Thursday, May 30, 2013

Will the World Beat a Path to Your Door...?

If you build a better crab pot? (with apologies to Emerson)

Anne Arundel students build a better, or at least less problematic, crab trap
For years, environmentalists and watermen have been searching for a way to deal with the Chesapeake Bay's "ghost pots" — derelict crab traps that are too deep to retrieve and too problematic to co-exist with marine life. Though the traps have been abandoned, they continue to ensnare and kill crabs.

Now two Anne Arundel County high school seniors have developed a possible solution: a trap held together with zinc rings that decay, making abandoned traps fall apart at the bottom of the bay.
...
Crab traps become abandoned when they get separated from lines that tie them to buoys — propeller blades, harsh weather and other factors can cause them to separate from lines. They sink to the bay floor, where they endanger crabs and other species. With few viable ways to retrieve them, the traps have long been a bane of the crabbing industry, undermining yields for fishermen not only in Maryland but in crabbing regions worldwide
...
As part of an academic science competition, Andraka and Dana Lunkenheimer, 17, first attempted to come up with a trap that would come to the surface after nine months under water. But they decided that would be dangerous to boaters and swimmers, and abandoned the idea. Instead, they focused on making the traps fall apart.
...
Andraka, who lives in Crownsville, proposed creating a trap with rings made of zinc — a metal often used at the bottom of boats as a sacrificial anode, which decomposes to prevent the other metal surfaces from corroding.

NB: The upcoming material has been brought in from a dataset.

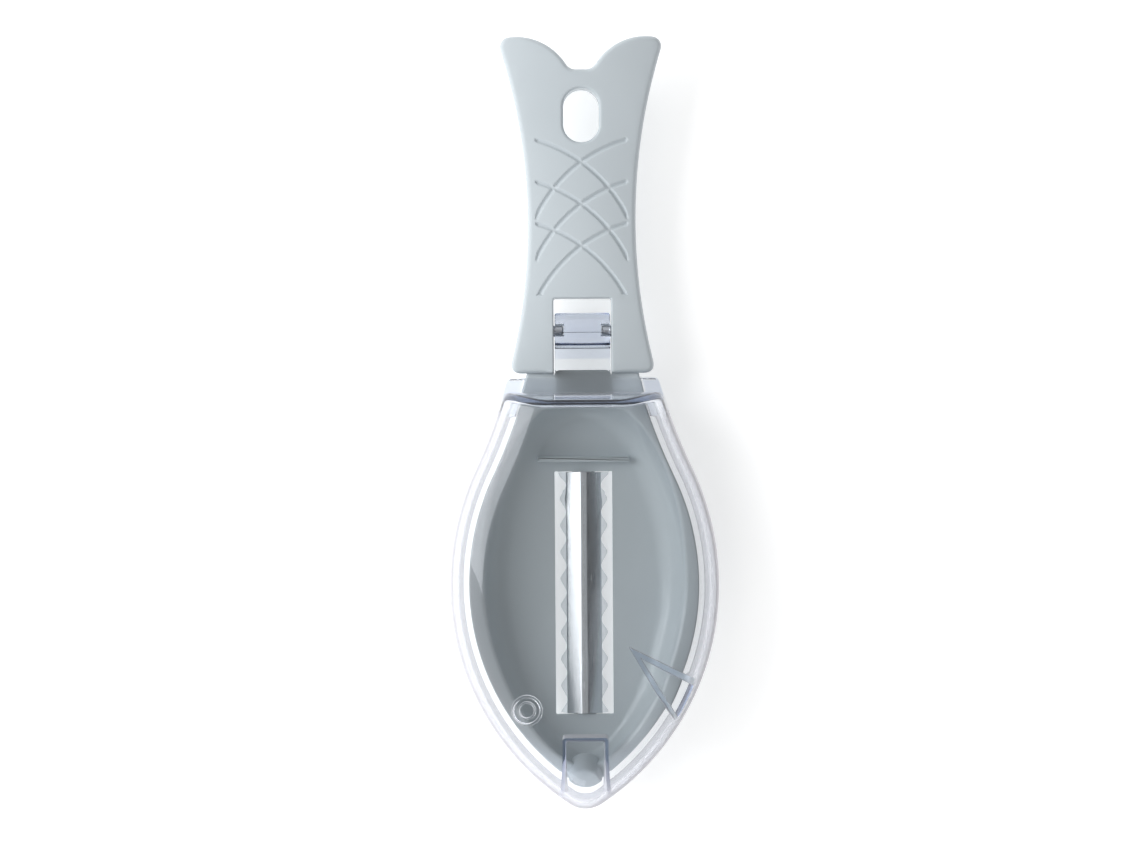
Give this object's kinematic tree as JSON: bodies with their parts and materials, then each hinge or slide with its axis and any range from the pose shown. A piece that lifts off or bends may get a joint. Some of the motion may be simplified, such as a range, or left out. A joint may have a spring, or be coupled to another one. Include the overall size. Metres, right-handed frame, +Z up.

The zinc rings would essentially dissolve in about eight months, he said, making the traps fall apart and lessening the risk to marine life. The students tested their hypothesis by attaching zinc rings to a steel plate and placing it in water from the Chesapeake. Over time the steel appeared pristine while the zinc significantly corroded. They didn't have a full eight-month period to test it, but were able to extrapolate that the rings wouldn't last beyond a normal crabbing season.
A pretty clever idea, really (although if you read the full article you get the impression that the solution may have been hinted at by a NOAA scientist).  However, I doubt if commercial fisherman will willingly pick up this design because it means you would essentially have to disassemble and reassemble the pots each season to replace the zinc rings that hold them together.  Not a huge problem if you only have the four pots a non commercial resident is allowed to use off their own dock; but an enormous chore and expense if you are fishing upwards of 1200 pots the way many commercial fishermen do.